The Cavs entering second-apron waters starts many ticking clocks. They are a luxury tax team for the first time since 2018, which triggers the repeat offender clock. That one isn’t as urgent right now as the second apron threshold. The Cavs’ 2033 first-round pick will be frozen next summer as a result. 

The three inaugural second apron teams last season — the Boston Celtics, Phoenix Suns and Minnesota Timberwolves — will all dip below the line this season. The Timberwolves, in particular, might be a road map for the Cavs as well. 

Any team that is in the second apron for three out of five seasons will have its frozen draft pick moved to the bottom of the first round, regardless of their finish in the standings. It made sense for the Suns and Celtics to pivot under the line after last season. 

The Suns were never serious championship contenders, and the Celtics’ chances took a massive hit once Jayson Tatum ruptured his Achilles. The Timberwolves are one year ahead of the Cavs in timing, trying to negotiate a massive payroll while still contending for a championship. Minnesota seems to be opting against burning a second consecutive season in its five-year window above the second apron. 

The Cavs could be setting up for a similar maneuver.  

Acquiring Lonzo Ball over the summer could help them on the court this year and in the payroll department next year. Ball could be an important playmaker if they can keep him upright and healthy in April, May and June. 

The Cavs also hold a $10 million option on Ball for the 2026-27 season. If the experiment doesn’t work this year (or even if it does), the Cavs can decline his option next summer and move toward wiggling under the second apron for 2026-27, buying themselves a bit more time into the future as they ponder another extension for Donovan Mitchell. 

The Cavaliers’ core of Jarrett Allen, Darius Garland, Max Strus, Donovan Mitchell and Evan Mobley hope for a promising season. (Nick Cammett / Getty Images)

For now, Mitchell, Hunter, Jarrett Allen, Evan Mobley and Darius Garland are under team control at least through next season (and in some instances much longer) before Mitchell has a decision to make on his 2027-28 option. He’ll most likely decline it if he’s healthy and playing well, setting himself up for another mammoth contract at age 31. 

Remember, teams essentially get two bites over five years at the second apron, and the third bite results in the plummeting draft pick. When to fire that second bullet into the second apron is a strategy teams are still calculating. 

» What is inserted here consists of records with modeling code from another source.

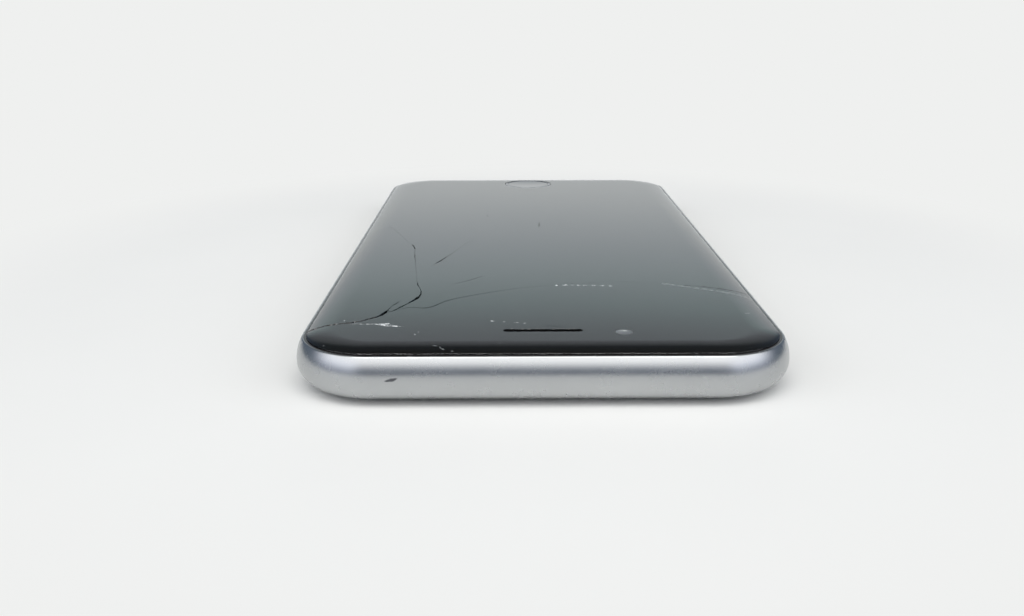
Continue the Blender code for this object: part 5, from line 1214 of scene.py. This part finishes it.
    def part(self, slab):
        """Parts the cut slab into its loose shards. Each stands for the node whose middle is nearest,
        and crumbs that a node's own shard outweighs are dropped."""
        whole = bmesh.new()
        whole.from_mesh(slab.data)
        left = set(whole.faces)
        found = {}
        while left:
            group, border = set(), [next(iter(left))]
            while border:
                face = border.pop()
                if face in left:
                    left.discard(face)
                    group.add(face)
                    border.extend(other for edge in face.edges for other in edge.link_faces)
            points = [vertex.co for face in group for vertex in face.verts]
            low = Vector((min(point.x for point in points), min(point.y for point in points)))
            high = Vector((max(point.x for point in points), max(point.y for point in points)))
            middle = (low + high) / 2 / MM
            name = min(SHARDS, key=lambda shard: (middle - Vector(shard[1])).length)[0]
            if name not in found or len(group) > len(found[name]):
                found[name] = group
        for name, _ in SHARDS:
            mesh = self.shard_mesh(f"{name}_shard", found[name])
            for material in slab.data.materials:
                mesh.materials.append(material)
            self.finish_shard(name, mesh)
        whole.free()
        bpy.data.objects.remove(slab)

    def shard_mesh(self, name, faces):
        """A new mesh of these faces of the slab."""
        shard = bmesh.new()
        corners = {}
        for face in sorted(faces, key=lambda face: face.index):
            for vertex in face.verts:
                if vertex.index not in corners:
                    corners[vertex.index] = shard.verts.new(vertex.co)
            made = shard.faces.new([corners[vertex.index] for vertex in face.verts])
            made.material_index = face.material_index
        mesh = bpy.data.meshes.new(name)
        shard.to_mesh(mesh)
        shard.free()
        return mesh

    def finish_shard(self, name, mesh):
        """Gives the shard the printed underside and the inked rim, and smooths it."""
        piece = bpy.data.objects.new(f"{name}_shard", mesh)
        bpy.context.scene.collection.objects.link(piece)
        names = [material.name for material in mesh.materials]
        for face in mesh.polygons:
            if face.normal.z < -0.9 and face.center.z < GLASS_LOW_Z + FIT / 2:
                face.material_index = names.index("printed_underside")
            elif face.center.z < GLASS_EDGE_Z and outward(*face.center[:2])[0] < GLASS_INSET + FIT:
                face.material_index = names.index("inked_glass_rim")
        dress(piece, "phone", "cover_glass", None, name, sharp=20)
        set_normals(piece, lambda point: glass_surface(point.x, point.y)[1]
                    if point.z > GLASS_EDGE_Z - TINY else None)


class PHONE_OT_home_button(bpy.types.Operator):
    """Builds the home button's dished cap and its trim ring"""
    bl_idname = "phone.home_button"
    bl_label = "Home button"

    def execute(self, context):
        cap = in_metres(HOME_FLANGE)
        cap += [(CAP_RADIUS - CAP_EDGE * (1 - across), CAP_TOP_Z - CAP_EDGE * (1 - up))
                for across, up in arc(CAP_EDGE_STEPS)]
        for step in range(1, DISH_STEPS + 1):
            share = 1 - step / DISH_STEPS
            cap.append((DISH_RADIUS * share, CAP_TOP_Z - DISH_DEPTH * (1 - share ** 2)))
        piece = turned("home_cap", cap, (0, HOME_Y, 0), steps=20)
        dress(piece, "home_button", "home_button_black", "home_cap_crystal", "home_button", sharp=40)
        piece = turned("home_trim_ring", in_metres(HOME_RING), (0, HOME_Y, 0), steps=20, closed=True)
        dress(piece, "home_button", "dark_steel_ring", "polished_dark_steel", "home_button_ring")
        return {"FINISHED"}


class PHONE_OT_side_buttons(bpy.types.Operator):
    """Builds the power and volume buttons and the mute slider, each with its flange inside the wall"""
    bl_idname = "phone.side_buttons"
    bl_label = "Side buttons and mute slider"

    def execute(self, context):
        for node, side, y, length in SIDE_BUTTONS:
            def face_at(inset):
                return pill(length - 2 * inset, BUTTON_HEIGHT - 2 * inset)
            flange = pill(length + 2 * BUTTON_FLANGE_LIP, BUTTON_HEIGHT + 2 * BUTTON_FLANGE_LIP)
            self.make(node, side, (0, y, WIDEST_Z), face_at, BUTTON_FACE_X, flange,
                      BUTTON_FLANGE_X, BUTTON_FLANGE_X + BUTTON_FLANGE)
        self.make("mute_switch", 1, MUTE_PLACE,
                  lambda inset: rounded_rectangle(*(size - inset for size in MUTE_FACE), 10), MUTE_FACE_X,
                  rounded_rectangle(*MUTE_FLANGE_SHAPE, 10),
                  BUTTON_FLANGE_X + FIT, BUTTON_FLANGE_X + FIT + MUTE_FLANGE)
        return {"FINISHED"}

    def make(self, node, side, centre, face_at, face, flange, flange_in, flange_out):
        """One button: its rounded face stands out from a flange that the wall holds."""
        shapes = [(flange, side * flange_in), (flange, side * flange_out), (face_at(0), side * flange_out)]
        shapes += bevelled(face_at, side * (flange_out + FIT), side * face, BUTTON_EDGE)
        piece = stepped(f"{node}_cap", shapes, "X", centre)
        dress(piece, node, "anodised_aluminium", "blasted_aluminium", node, sharp=40)


def lens(name, centre, way, body, level, radius, height):
    """A domed lens whose flat side lies at the level and whose dome points this way."""
    dome = [(0, level), (radius, level), (radius, level + way * LENS_RIM)]
    dome += [(radius * across, level + way * (LENS_RIM + (height - LENS_RIM) * up))
             for across, up in arc(LENS_STEPS)[1:]]
    dress(turned(name, dome, centre), body, "lens_glass", "coated_lens_painted_sheen")


class PHONE_OT_rear_camera(bpy.types.Operator):
    """Builds the camera's ring, crystal and focusing barrel, and the flash's ribbed lens"""
    bl_idname = "phone.rear_camera"
    bl_label = "Rear camera and flash"

    def execute(self, context):
        centre = (*REAR_CAMERA, 0)
        piece = turned("camera_trim_ring", in_metres(CAMERA_RING), centre, steps=20, closed=True)
        dress(piece, "phone", "anodised_aluminium", "blasted_aluminium", "camera_ring")
        piece = turned("camera_crystal", in_metres(CAMERA_CRYSTAL), centre, steps=20)
        dress(piece, "phone", "lens_glass", "camera_crystal", "camera_lens_cover")
        barrel = list(BARREL_OUTSIDE)
        for step in range(BAFFLES):
            radius = BAFFLE_RADIUS - step * BAFFLE_WIDTH
            level = BARREL_OUTSIDE[-1][1] + step * BAFFLE_DEPTH
            barrel += [(radius, level), (radius - BAFFLE_DRAFT, level + BAFFLE_DEPTH)]
        piece = turned("focus_barrel_shell", in_metres([*barrel, *BARREL_SEAT]), centre)
        dress(piece, "focus_barrel", "lens_glass", "barrel_polymer", "camera_focus_barrel")
        lens("focus_barrel_lens", centre, -1, "focus_barrel", *REAR_LENS)
        face = []
        for step in range(FLASH_RINGS, 0, -1):
            radius = FLASH_RING_RADIUS * step / FLASH_RINGS
            face += zip((radius, radius - FLASH_RING_WIDTH), FLASH_RING_LEVELS)
        piece = turned("flash_rings", in_metres([*FLASH_OUTSIDE, *face, FLASH_MIDDLE]),
                       (FLASH_X, REAR_CAMERA[1], 0))
        dress(piece, "phone", "flash_lens", "flash_diffuser", "flash_lens", sharp=25)
        return {"FINISHED"}


class PHONE_OT_front_camera(bpy.types.Operator):
    """Builds the front camera under its window: a bright rim round a pale cone and a small lens"""
    bl_idname = "phone.front_camera"
    bl_label = "Front camera"

    def execute(self, context):
        centre = (*FRONT_LENS, 0)
        low, high = (tuple(part + side * FRONT_BODY_HALF for part in FRONT_CAMERA) for side in (-1, 1))
        body = box("front_camera_body", (*low, FRONT_BODY_Z[0]), (*high, FRONT_BODY_Z[1]))
        dress(body, "phone", "black_plastic", "barrel_polymer", "front_camera")
        piece = turned("front_camera_barrel", in_metres(FRONT_BARREL), centre)
        dress(piece, "phone", "black_plastic", "satin_nickel")
        lens("front_camera_lens", centre, 1, "phone", *SMALL_LENS)
        return {"FINISHED"}


class PHONE_OT_home_edge(bpy.types.Operator):
    """Builds the screws and the port's tongue with its contacts"""
    bl_idname = "phone.home_edge"
    bl_label = "Screws and port tongue"

    def execute(self, context):
        for node, side in (("bottom_screw_left", 1), ("bottom_screw_right", -1)):
            self.screw(node, (side * SCREW_X, 0, PORT_Z))
        tongue = box("port_tongue", TONGUE_LOW, TONGUE_HIGH, TONGUE_CORNER)
        dress(tongue, "phone", "black_plastic", "moulded_polymer", "charge_port_tongue")
        low, high = zip(CONTACT_X, CONTACT_Y, [TONGUE_HIGH[2] + level for level in CONTACT_Z])
        pad = box("port_contacts", low, high, CONTACT_CORNER)
        for count, step in ((CONTACTS, (CONTACT_PITCH, 0, 0)), (2, (0, 0, TONGUE_LOW[2] - TONGUE_HIGH[2]))):
            row = pad.modifiers.new("row", "ARRAY")
            row.count = count
            row.use_relative_offset, row.use_constant_offset = False, True
            row.constant_offset_displace = step
        dress(pad, "phone", "gold_contacts", "gold_plating")
        return {"FINISHED"}

    def screw(self, node, centre):
        """A screw with a lobed socket in its domed head."""
        top = HALF_LENGTH - SCREW_SINK
        lobes = []
        for x, z in circle(1.0):
            spin = math.atan2(z, x)
            reach = SOCKET_RADIUS * (1 + SOCKET_LOBE_SHARE * math.cos(SOCKET_LOBES * spin))
            lobes.append((reach * math.cos(spin), reach * math.sin(spin)))
        shapes = [(circle(max(radius * MM, TINY * 2)), top - depth * MM) for radius, depth in SCREW_PROFILE]
        shapes += [(lobes, top), ([(x * SOCKET_TAPER, z * SOCKET_TAPER) for x, z in lobes],
                                  top - SOCKET_DEPTH),
                   (circle(TINY * 2), top - SOCKET_DEPTH - SOCKET_CONE)]
        piece = stepped(f"{node}_lobed", shapes, "Y", centre)
        dress(piece, "phone", "anodised_aluminium", "satin_nickel", node)


class PHONE_OT_inside(bpy.types.Operator):
    """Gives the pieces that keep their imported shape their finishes"""
    bl_idname = "phone.inside"
    bl_label = "Tray and pieces inside"

    def execute(self, context):
        for name, nodes in PACKED_PIECES.items():
            for node in nodes:
                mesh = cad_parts[node].data
                mesh.materials.clear()
                mesh.materials.append(finish(name))
        for node, width in ROUNDED_EDGES:
            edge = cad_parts[node].modifiers.new("round_edges", "BEVEL")
            edge.width, edge.segments, edge.angle_limit = width, ROUNDED_SEGMENTS, math.radians(40)
        return {"FINISHED"}


class PHONE_PT_panel(bpy.types.Panel):
    """Lists the steps in the sidebar"""
    bl_label = "Shattered phone"
    bl_space_type = "VIEW_3D"
    bl_region_type = "UI"
    bl_category = "Phone"

    def draw(self, context):
        for group in (context.scene.phone_look, context.scene.phone_damage):
            for name in group.__annotations__:
                self.layout.prop(group, name)
        for operator in OPERATORS:
            self.layout.operator(operator.bl_idname)


OPERATORS = (PHONE_OT_place, PHONE_OT_housing, PHONE_OT_bezel, PHONE_OT_cover_glass, PHONE_OT_home_button,
             PHONE_OT_side_buttons, PHONE_OT_rear_camera, PHONE_OT_front_camera, PHONE_OT_home_edge,
             PHONE_OT_inside)
CLASSES = (PhoneLook, PhoneDamage, *OPERATORS, PHONE_PT_panel)


def register():
    for kind in CLASSES:
        bpy.utils.register_class(kind)
    bpy.types.Scene.phone_look = PointerProperty(type=PhoneLook)
    bpy.types.Scene.phone_damage = PointerProperty(type=PhoneDamage)


def unregister():
    del bpy.types.Scene.phone_look
    del bpy.types.Scene.phone_damage
    for kind in reversed(CLASSES):
        bpy.utils.unregister_class(kind)


def main():
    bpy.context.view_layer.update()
    register()
    for operator in OPERATORS:
        group, name = operator.bl_idname.split(".")
        getattr(getattr(bpy.ops, group), name)()


if __name__ == "__main__":
    main()
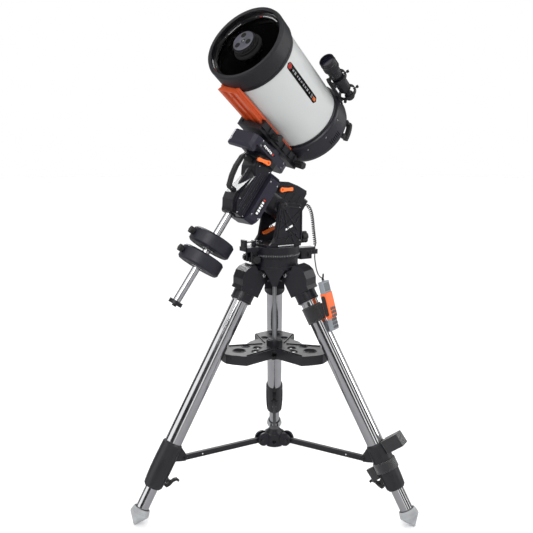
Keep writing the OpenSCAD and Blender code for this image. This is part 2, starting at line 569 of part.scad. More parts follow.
// Finder: 50 mm straight-through finder in a two-ring bracket on the rear cell
module finder_axis() ota() rotate([0, 0, -41]) translate([211, 0, 0]) children();
module finder_bracket() color("#141416") difference() {
    finder_axis() {
        difference() {
            union() {
                for (z = [-92, 6]) ring(36, 31, z, z + 14);
                box([-44, -11, -104], [-33, 11, 26]);
                for (z = [-92, 6]) box([-44, -9, z], [-31, 9, z + 14]);
                box([-58, -18, -110], [-38, 18, -74]);
            }
            for (z = [-92, 6]) cyl_z(31, z - 1, z + 15, 96);
        }
        for (z = [-85, 13], a = [60, 180, 300]) rotate([0, 0, a + 60]) translate([0, 0, z]) {
            cyl_x(2.5, 25.6, 44, 24);
            cyl_x(6, 40, 50, 24);
        }
    }
    ota() cyl_z(cell_r + 0.1, -200, -60, 128);
    ota() cyl_z(tube_r + 0.5, -70, 318, 128);
}
module finder_scope() color("#0f0f11") finder_axis() rotate_extrude($fn = 96) polygon([[0, -122],
    [14, -122], [18, -118], [18, -96], [14, -92], [14, -70], [17, -66], [25.4, -50], [25.4, 62],
    [29, 66], [31, 70], [31, 118], [27, 118], [27, 110], [0, 110]]);

tripod_hub();
hinge_bolts();
knuckles();
leg_tubes();
leg_clamps();
lower_leg_n();
lower_leg_w();
lower_leg_e();
foot_n();
foot_w();
foot_e();
leg_lock_n();
leg_lock_w();
leg_lock_e();
spreader_hub();
spreader_arms();
centre_rod();
accessory_tray();
tray_knob();
leg_straps();
hand_controller();
cord_lower();
azimuth_base();
azimuth_knob_w();
azimuth_knob_e();
fork_cheeks();
altitude_knob();
altitude_lock();
cord_coil();
cord_plug();
ra_housing();
ra_clutch();
ra_cover();
dec_housing();
carry_handle();
dec_clutch();
weight_shaft();
shaft_stop();
counterweight_upper();
counterweight_lower();
weight_knob_upper();
weight_knob_lower();
dec_head();
saddle();
saddle_jaw();
saddle_knob_front();
saddle_knob_rear();
dovetail_bar();
optical_tube();
front_cell();
corrector_plate();
secondary_holder();
rear_cell();
rear_handle();
focus_knob();
primary_mirror();
baffle_tube();
visual_back();
finder_bracket();
finder_scope();
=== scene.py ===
import json
import math

import bmesh
import bpy
from mathutils import Matrix, Vector


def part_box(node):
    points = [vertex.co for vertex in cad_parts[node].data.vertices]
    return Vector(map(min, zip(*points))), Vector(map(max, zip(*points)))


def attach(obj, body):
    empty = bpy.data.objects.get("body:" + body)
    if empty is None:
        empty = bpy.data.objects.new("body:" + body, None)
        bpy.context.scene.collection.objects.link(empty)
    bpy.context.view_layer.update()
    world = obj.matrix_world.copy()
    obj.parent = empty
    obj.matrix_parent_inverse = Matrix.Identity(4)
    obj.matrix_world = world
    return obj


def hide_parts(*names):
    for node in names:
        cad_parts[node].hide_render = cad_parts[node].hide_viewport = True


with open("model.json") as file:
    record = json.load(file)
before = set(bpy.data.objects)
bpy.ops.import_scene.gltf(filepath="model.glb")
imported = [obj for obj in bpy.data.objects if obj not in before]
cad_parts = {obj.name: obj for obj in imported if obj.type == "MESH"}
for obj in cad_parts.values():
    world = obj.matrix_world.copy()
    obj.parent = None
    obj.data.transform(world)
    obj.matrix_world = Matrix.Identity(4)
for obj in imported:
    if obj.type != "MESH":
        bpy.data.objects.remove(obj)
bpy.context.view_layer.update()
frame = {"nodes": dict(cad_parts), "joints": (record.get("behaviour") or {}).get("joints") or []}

J = {j["name"]: j for j in frame["joints"]}
NODES = frame["nodes"]
MM = 0.001


# ---------------------------------------------------------------- frames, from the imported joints
def basis(origin, x, z):
    x, z = Vector(x).normalized(), Vector(z).normalized()
    y = z.cross(x)
    m = Matrix((x, y, z)).transposed().to_4x4()
    m.translation = Vector(origin)
    return m


pivot = Vector(J["altitude_turn"]["pos_m"])
turn = Vector(J["azimuth_turn"]["pos_m"])
TRI = Matrix.Translation((turn.x, 0, 0))
HUB = turn.z / MM
PIVOT = pivot.z / MM
POLAR = basis(J["ra_turn"]["pos_m"], J["dec_turn"]["axis"], J["ra_turn"]["axis"])
DEC = basis(J["ra_turn"]["pos_m"], J["dec_turn"]["axis"], J["mirror_slide"]["axis"])
OTA = DEC @ Matrix.Translation((368 * MM, 0, 0))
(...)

These are issues for down the road, of course, and just something to ponder as the Cavs try to meet lofty expectations this season. Team president Koby Altman has often cited the Cavs’ long runway for contention. The league’s new rules are actively working to dismantle super teams. How the Cavs navigate payroll in the future bears watching. 

For now, a team with championship expectations takes its first step with that pressure to win firmly in the locker room every night. 

I don’t know how many people expected Atkinson would guide the Cavs to a championship on opening night last year. Was it possible? Sure. Was it the expectation? I don’t believe so. 

Then the Cavs quickly became the darlings of the league with that blistering 15-0 start, which made the crash at the end hurt just a little bit more. Now there are immense expectations, higher than ever, and a team whose mental and physical toughness has been questioned for five months will be expected to meet them. 

Now, Mobley is a max player and is expected to perform as such. Altman has pointed to continued internal development as a means to improve, and Mobley is at the top of that list. Few players in the league will be expected to take a bigger leap. How he handles the pressure of that and whether he can meet expectations remains to be seen. 

I believe this Cavs team will go as far as Mobley, not Mitchell, can carry them. The shifting of that burden from one star to the other begins tonight.